Ayat al-Qurmezi became minor celebrity after reciting poems critical of king during Pearl Square gatherings
A 20-year-old woman who recited poems critical of Bahrain’s rulers and later claimed she was beaten in jail was sentenced to a year in prison, as part of the kingdom’s crackdown on Shia protesters calling for greater rights.
The ruling by a special security tribunal sent a strong message that the Sunni monarchy is not easing off on punishments linked to the unrest despite appeals for talks with Shia groups in the strategic Gulf island state, which is home to the US navy’s 5th Fleet.
Ayat al-Qurmezi became a minor celebrity among protesters after reciting poems critical of the king and prime minister during gatherings in the capital’s Pearl Square, which was the hub for Shia-led demonstrations that broke out in February after drawing inspiration from the Arab uprisings in Tunisia and Egypt.
One verse, addressed to King Hamad bin Isa Al Khalifa, included the lines: “We are the people who will kill humiliation and assassinate misery. Don’t you hear their cries? Don’t you hear their screams?”
She was convicted of anti-state charges, including inciting hatred, said the official Bahrain News Agency. Her mother, Sada al-Qurmezi, said an appeal is planned.
The court’s decision drew sharp denunciations from opposition groups and the human rights group Amnesty International, which said the verdict highlighted how free speech is “brutally denied” by Bahrain’s authorities.
Qurmezi surrendered to authorities in late March after police raided the family’s house and threatened to kill her brothers, said her mother. While in custody, the young woman claims she was beaten and tortured with electric shocks, Amnesty reported.
Shias account for about 70% of Bahrain’s population but claim they face widespread discrimination such as being blocked from holding top military or government posts. Shia leaders have called on authorities to end security crackdowns and protest-related trials before considering talks with the Sunni ruling family.
But Bahrain’s rulers appear strongly committed to keeping a heavy hand in place.
Bahrain’s monarchy and its Gulf Arab allies fear Shia power Iran could use instability in Bahrain to gain new footholds for influence. A 1,500-strong Gulf force led by Iran’s main regional rival, Saudi Arabia helped crush the protests and is expected to remain in Bahrain indefinitely.
Qurmezi was in her second year of study toward a teaching degree at the University of Bahrain when she joined the protesters in Pearl Square.
“My daughter did nothing wrong,” her mother told The Associated Press from the family home in Sadad, a village in central Bahrain. “She didn’t raise her hands in anger. She used words to express how they felt. She was only using her rights of free speech.”

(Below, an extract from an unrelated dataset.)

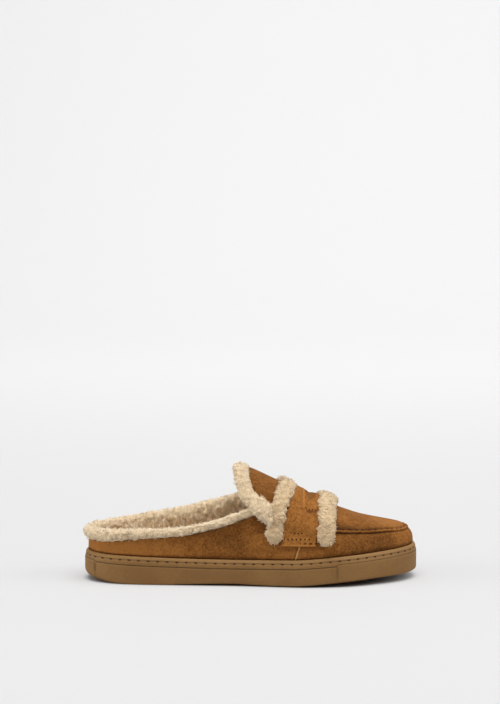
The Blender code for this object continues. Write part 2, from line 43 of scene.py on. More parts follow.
# Cupsole
# A moulded rubber cup that the lasted upper is glued and stitched into. Its wall has a thin top
# lip, a sunken row of sole stitches, a step down to a recessed side panel, and a raised bumper
# at the toe and the heel. The tread has grooves across it and a plain waist.
LATERAL, MEDIAL = -1, 1
SOLE_LENGTH = 270 * MM
BALL_WIDTH = 97 * MM
SOLE_WALL = 21.5 * MM
TOE_SPRING = 6.5 * MM
SPRING_START, SPRING_POWER = 0.63, 1.12
CUP_FLOOR = 8 * MM
CUP_INSET = 4.2 * MM
EDGE_ROUND, HEEL_ROUND, HEEL_ROUND_END = 1.6 * MM, 5 * MM, 0.16
PANEL_RECESS, PANEL_DROP = 0.7 * MM, 7.2 * MM
BUMPER_RAISE, TOE_BUMPER, HEEL_BUMPER = 1.4 * MM, 66 * MM, 9 * MM
PANEL_ENDS, PANEL_RAMP, PANEL_END_SHADE = (HEEL_BUMPER, SOLE_LENGTH - TOE_BUMPER), 0.5 * MM, 1.4 * MM
STITCH_DROP, STITCH_PITCH, STITCH_START = 3 * MM, 7.67 * MM, -119.5 * MM
NO_ENDS = -1.0, 1.0
# A row of stitches: its distance from the edge or seam it follows, its pitch, the length and width
# of a hole, and its first and last place
SOLE_STITCHES = STITCH_DROP, STITCH_PITCH, 2.5 * MM, 1.3 * MM, *NO_ENDS
TREAD_DEPTH, TREAD_GROOVE, TREAD_PITCH, TREAD_RIM = 1.5 * MM, 2.4 * MM, 9 * MM, 7 * MM
WAIST_REAR, WAIST_FRONT = -38 * MM, 10 * MM
SOLE_STATIONS = 360
TREAD_EDGE_RUN = 6 * MM
# How far the worn edge of the tread stands off the floor along the shoe, in millimetres
TREAD_EDGE = {
    "share": (0, 0.02, 0.056, 0.092, 0.237, 0.31, 0.382, 0.455, 0.527, 0.6, 0.708, 0.817, 0.89, 0.962, 1),
    "lift": (2.6, 2.4, 1.4, 0.3, 0.1, 0.9, 1.5, 1.8, 1.0, 0.8, 1.3, 1.8, 1.1, 0.2, 0.1),
}
# Lines round the wall over the panel, which make the stitches' groove and the lip: millimetres in
# from the outline and down from the top edge, and relief. The relief paints the lip paler as a
# highlight, and the groove and the inside of the cup darker as shade
WALL_LINES = [
    (0.45, 4.5, 0),
    (0.6, 3.9, 0.15),
    (0.95, 3.5, -0.1),
    (1.1, 3, -0.3),
    (1.05, 2.5, -0.1),
    (0.8, 2.1, 0.1),
    (0.95, 1.9, 0.25),
    (1.2, 1.3, 0.4),
    (1.632, 0.7, 0.55),
    (2.04, 0.2, 0.7),
    (2.5, 0, 0.8),
    (3.8, 0, 0.2),
    (4.2, 0.3, -0.3),
    (4.2, 4, -1),
]
# Middle line and half width of the sole, as shares of the ball width
PLAN = {
    "share": (0.00, 0.10, 0.22, 0.35, 0.46, 0.56, 0.65, 0.72, 0.80, 0.88, 0.95, 1.00),
    "centre": (-0.016, -0.016, -0.026, -0.050, -0.054, -0.036, -0.016, 0.002, 0.022, 0.046, 0.062, 0.070),
    "half": (0.340, 0.346, 0.352, 0.352, 0.370, 0.425, 0.478, 0.492, 0.472, 0.420, 0.372, 0.350),
}
END_FULLNESS = 8
# Height of the sole's top edge above its tread, as shares of the side wall
SOLE_EDGE = {
    "share": (0.00, 0.12, 0.28, 0.45, 0.62, 0.78, 0.90, 1.00),
    "top": (1.12, 1.06, 1.00, 0.97, 1.00, 1.02, 1.01, 0.99),
}


def along(table, column, share):
    """A table's column at each share of the length, on a smooth curve through its rows."""
    at, value = np.array(table["share"]), np.array(table[column])
    row = np.arange(len(at))
    low, high = np.maximum(row - 1, 0), np.minimum(row + 1, len(at) - 1)
    slope = (value[high] - value[low]) / (at[high] - at[low])
    i = np.clip(np.searchsorted(at, share, side="right") - 1, 0, len(at) - 2)
    span = at[i + 1] - at[i]
    t = np.clip((share - at[i]) / span, 0, 1)
    rise, start, end = value[i + 1] - value[i], slope[i] * span, slope[i + 1] * span
    return value[i] + t * (start + t * (3 * rise - 2 * start - end + t * (start + end - 2 * rise)))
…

Across the Arab world, poetry is a powerful and popular form of expression. Thousands of works have extolled the so-called Arab spring, ranging from free-form verse in Cairo’s Tahrir Square to literary figures such as Syria’s Ali Esber, better known by his pen name Adonis, who has railed against Arab despots and last month was awarded Germany’s Goethe prize.
“By locking up a female poet merely for expressing her views in public, Bahrain’s authorities are demonstrating how free speech and assembly are brutally denied to ordinary Bahrainis,” said Malcolm Smart, Amnesty’s director for the Middle East and north Africa.
Her mother said Qurmezi also was expelled from university apparently caught up in government-ordered purges of thousands of students, workers and others accused of backing the protests.
At least 31 people have been killed in the unrest in Bahrain. Amnesty said at least 500 people have been detained.
“How can they do this to my daughter?” her mother asked. “Is this fair?”
Two former parliament members, Jawad Fairooz and Mattar Mattar, also went on trial on Sunday as part of wide-ranging arrests and trials of perceived enemies of the ruling system. Both are members of the main Shia political group, Wefaq, whose 18 lawmakers resigned to protest the harsh measures against protesters.
In a statement, Wefaq said the poet’s arrest is a “clear message that the government is against freedom of expression.”
It came a day after Bahrain’s government allowed a Wefaq-led rally of more than 10,000 people in an apparent bid to ease tensions and make overtures for dialogue.
The U S has condemned the violence in Bahrain, but has stopped short of any tangible punishments against the rulers in one of Washington’s military hubs in the Gulf.